The article was written by Susan Silk and Barry Goldman for the LA Times. Susan has recently created something called Ring Theory, to help us understand how best to support those going through a crisis. The essence is this: The person suffering most in the crisis is at the centre of the ring, and those closest to them are in the closest rings beside them. The less you know the person at the centre, the further out you are in the rings. If you are struggling with what is happening, and need to "kvetch and complain and whine and moan and curse the heavens and say, "Life is unfair"" you can only do this to people in rings further out than you. Don't dump it on the people who are in smaller rings and having a tougher time than you are. Dump it on the people further out, and provide only comfort to those further in.

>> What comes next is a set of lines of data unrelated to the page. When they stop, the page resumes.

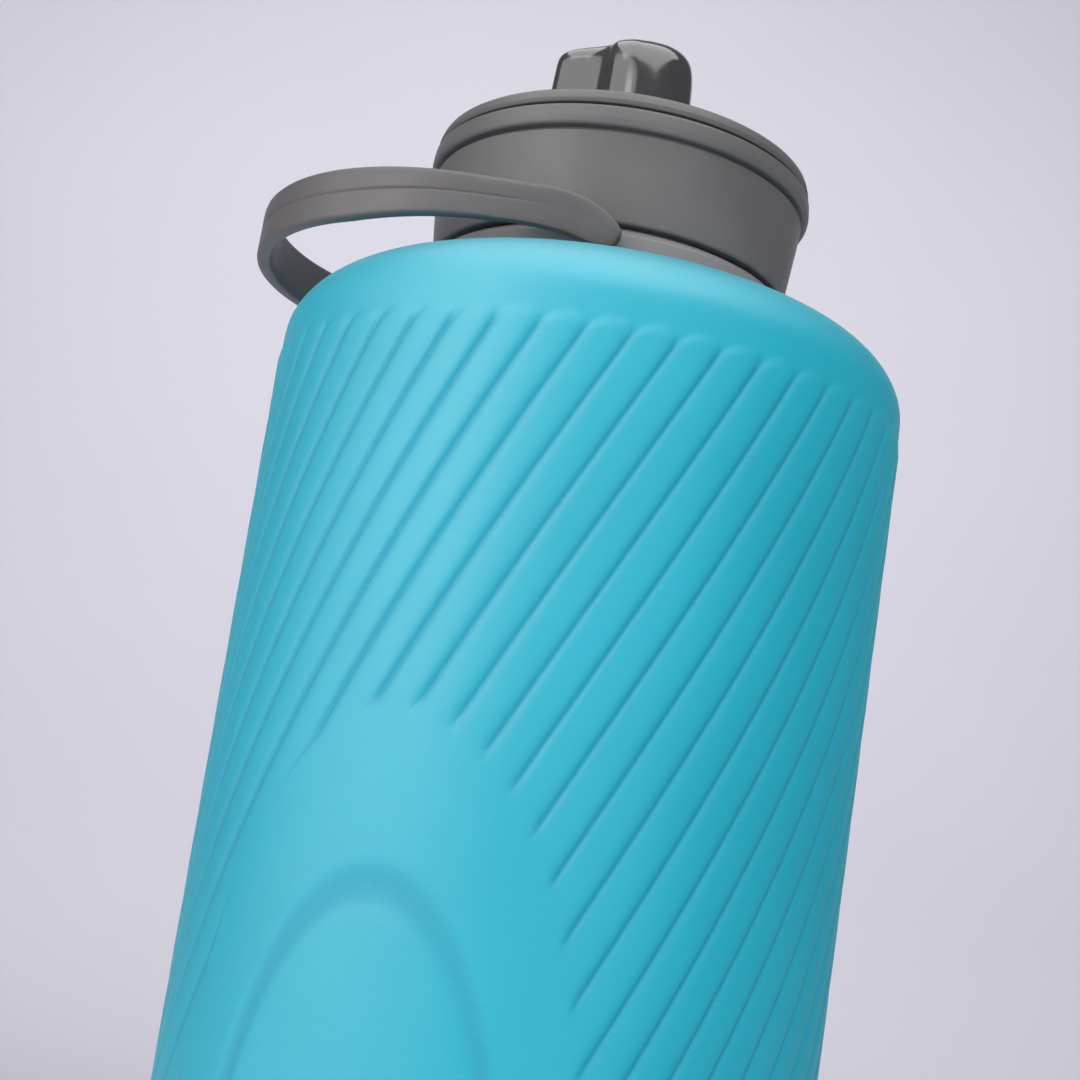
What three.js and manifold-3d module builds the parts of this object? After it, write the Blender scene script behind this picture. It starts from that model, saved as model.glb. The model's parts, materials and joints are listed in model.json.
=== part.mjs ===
// Collapsible soft water bottle: a ribbed flexible body, a rigid threaded neck,
// a swivelling bail handle, a screw cap and a twist-open drinking spout.
// Millimetres, +Z up, origin at the centre of the base.
import * as THREE from 'three';
import { mergeVertices } from 'three/addons/utils/BufferGeometryUtils.js';
import Module from 'manifold-3d';

// ---------------------------------------------------------------- driving dimensions
const SKIRT = 272.5; // height of the cap skirt's lower edge above the ground
const GAP = 0.3; // clearance between pieces that meet
const CHAMFER = 0.5; // on the exposed edges of the rings
const EMBED = 0.2; // how far a thread ridge is sunk into the wall that carries it

const BODY = {
  footRadius: 31.5,
  footCorner: 10,
  lowRadius: 41.4, // outer radius just above the rounded foot
  topRadius: 44.5, // outer radius just under the shoulder
  shoulderEnd: SKIRT - 18.6, // where the shoulder meets the straight wall
  deck: SKIRT - 6.2, // flat ring round the neck
  deckRadius: 29,
  shoulderRise: 7.4, // how far the bezier handles of the shoulder reach up, out and down
  shoulderRun: 10,
  shoulderDrop: 0.4,
  neckHole: 24.9,
  wall: 1.2,
};

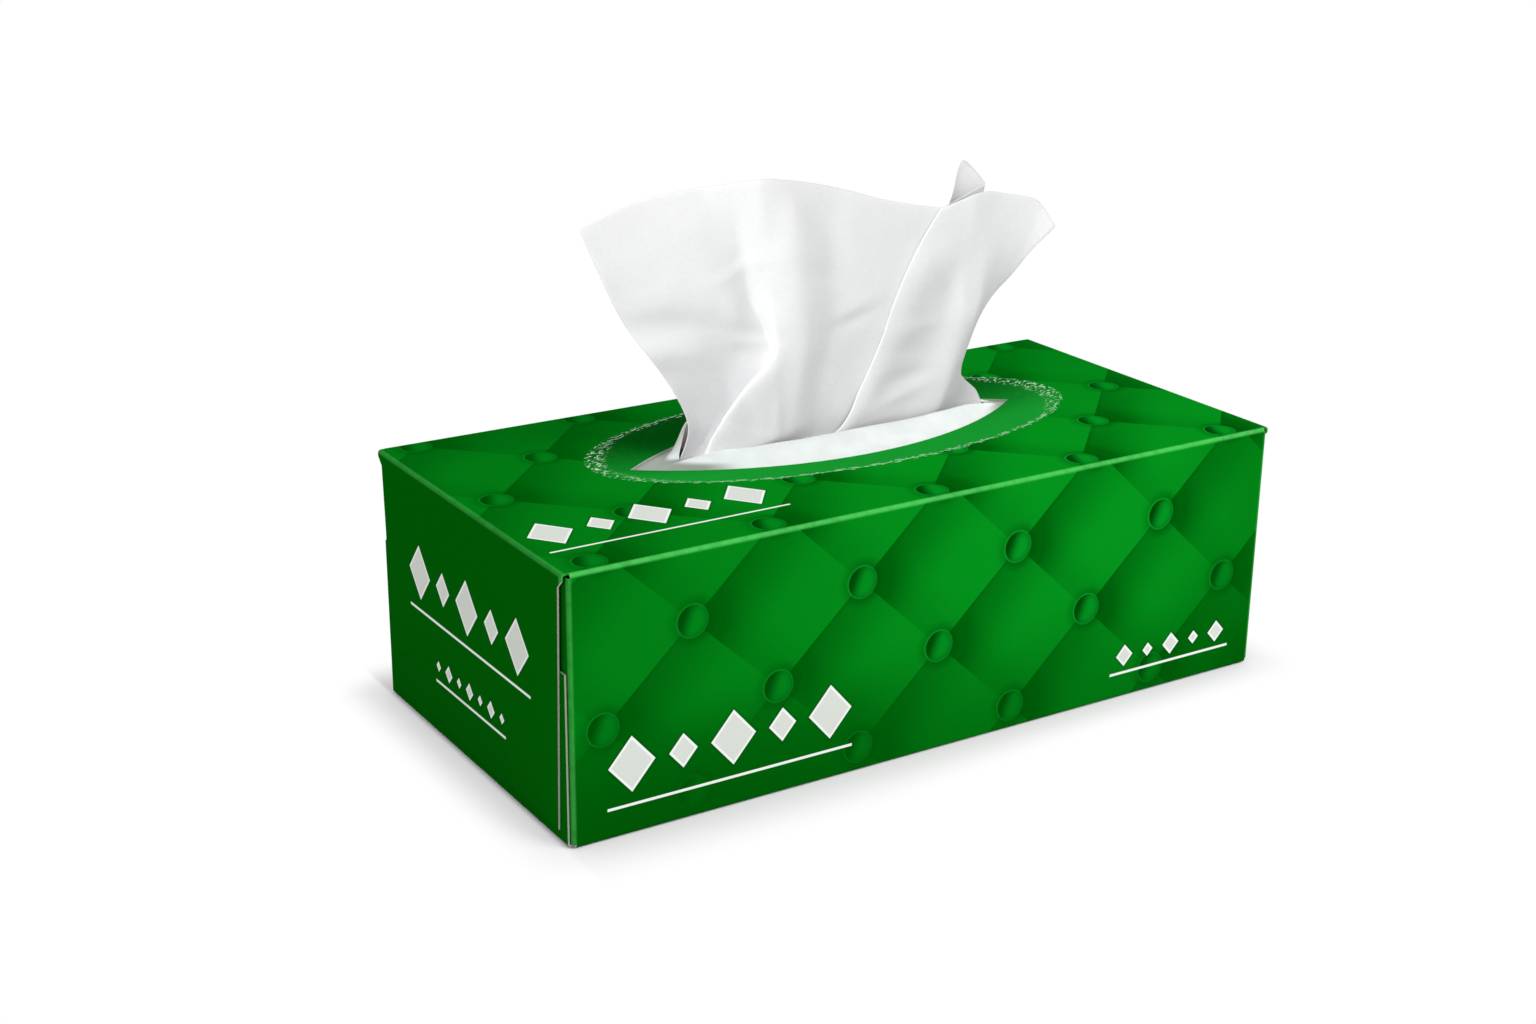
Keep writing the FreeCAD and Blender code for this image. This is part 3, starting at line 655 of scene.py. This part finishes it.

|Ring Theory by Susan Silk|
I liked this as I read it, and it makes great sense. I intended to share it with my Facebook friends. And then I thought about me.
A while back I got a hug from a friend - a close friend of mine and close friend of Kent's. I had a tear or two, and then I found myself asking "do you miss him?" You see, noone really tells me they do. Noone tells me there is a huge hole in their life now he is gone, or that they cry about him, or that they think about him or that they get mad about him dying or.. anything. I suppose noone does because it is worse for me. My friends are kind and generous and sensitive and they want to take care of me. Doing any of the above would feel like dumping on me. But actually I would like to hear these things. The idea or impression that everyone else in this world has adjusted to Kent's death or moved on is a dreadful one. And no doubt an incorrect one. But I just never hear it. And generally that means he doesn't get talked about at all.
I don't need people to dump on me. But I need people to mourn with me. It may be a fine line, and some may wobble around the line. But that's OK with me, especially if we're crying together, instead of alone.